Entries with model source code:
>>>>>
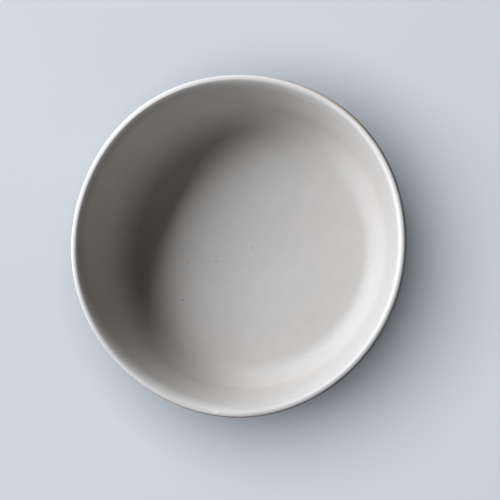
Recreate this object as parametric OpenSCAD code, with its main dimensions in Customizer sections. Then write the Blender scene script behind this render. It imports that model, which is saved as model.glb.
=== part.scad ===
// A shallow round stoneware dish that stands on a foot ring.
// It is a fired clay body under two glaze coats. A light satin coat lines the inside
// and rolls over the lip, and a dark matt coat covers the outside down to a bare
// clay band above the foot ring. Millimetres, +Z up, origin under the middle of the
// dish on the plane that the foot ring stands on.

/* [Dish] */
// Outside diameter at the lip
dish_d = 210; // [205:5:230]
// Height from the foot ring's bearing face to the top of the lip
dish_h = 62; // [59:1:66]

/* [Lip] */
// Radius of the roll from the inner wall to the crest of the lip
roll_r = 17; // [15:0.5:19]
// Flare of the inside where the roll meets the crest, in degrees from upright
roll_flare = 47; // [45:1:50]
// Radius of the domed crest
crest_r = 2.8; // [2.4:0.2:3.6]
// Rounding of the crest's outer edge
lip_edge_r = 0.6; // [0.5:0.05:1]
// Radius of the lip's nearly upright outer face
lip_face_r = 26; // [22:1:30]
// Flare under the outer face, where the lip draws in to the wall, in degrees
tuck_flare = 40; // [36:1:42]

/* [Inside] */
// Thickness in the middle of the floor, glaze included
floor_t = 5.6; // [5:0.2:7]
// Slope of the floor where it meets the cove, in degrees
floor_slope = 2.4; // [1:0.1:3]
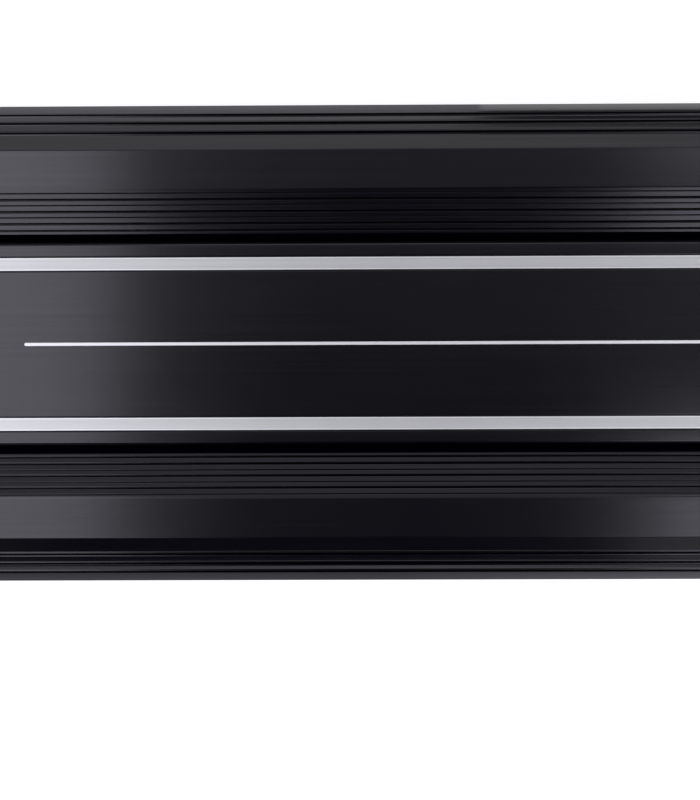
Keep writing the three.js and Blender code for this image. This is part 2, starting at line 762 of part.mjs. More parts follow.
<<<<<
Task directions - Everything from the first line of the material through the line containing "floor_slope = 2.4; // [1:0.1:3]" is to be printed exactly; lines after that are to be left out.

Exercise result -
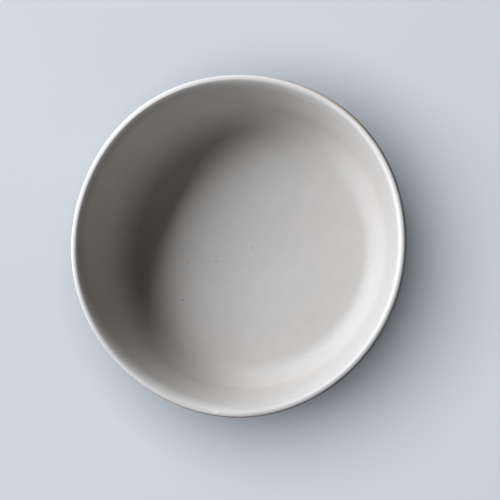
Recreate this object as parametric OpenSCAD code, with its main dimensions in Customizer sections. Then write the Blender scene script behind this render. It imports that model, which is saved as model.glb.
=== part.scad ===
// A shallow round stoneware dish that stands on a foot ring.
// It is a fired clay body under two glaze coats. A light satin coat lines the inside
// and rolls over the lip, and a dark matt coat covers the outside down to a bare
// clay band above the foot ring. Millimetres, +Z up, origin under the middle of the
// dish on the plane that the foot ring stands on.

/* [Dish] */
// Outside diameter at the lip
dish_d = 210; // [205:5:230]
// Height from the foot ring's bearing face to the top of the lip
dish_h = 62; // [59:1:66]

/* [Lip] */
// Radius of the roll from the inner wall to the crest of the lip
roll_r = 17; // [15:0.5:19]
// Flare of the inside where the roll meets the crest, in degrees from upright
roll_flare = 47; // [45:1:50]
// Radius of the domed crest
crest_r = 2.8; // [2.4:0.2:3.6]
// Rounding of the crest's outer edge
lip_edge_r = 0.6; // [0.5:0.05:1]
// Radius of the lip's nearly upright outer face
lip_face_r = 26; // [22:1:30]
// Flare under the outer face, where the lip draws in to the wall, in degrees
tuck_flare = 40; // [36:1:42]

/* [Inside] */
// Thickness in the middle of the floor, glaze included
floor_t = 5.6; // [5:0.2:7]
// Slope of the floor where it meets the cove, in degrees
floor_slope = 2.4; // [1:0.1:3]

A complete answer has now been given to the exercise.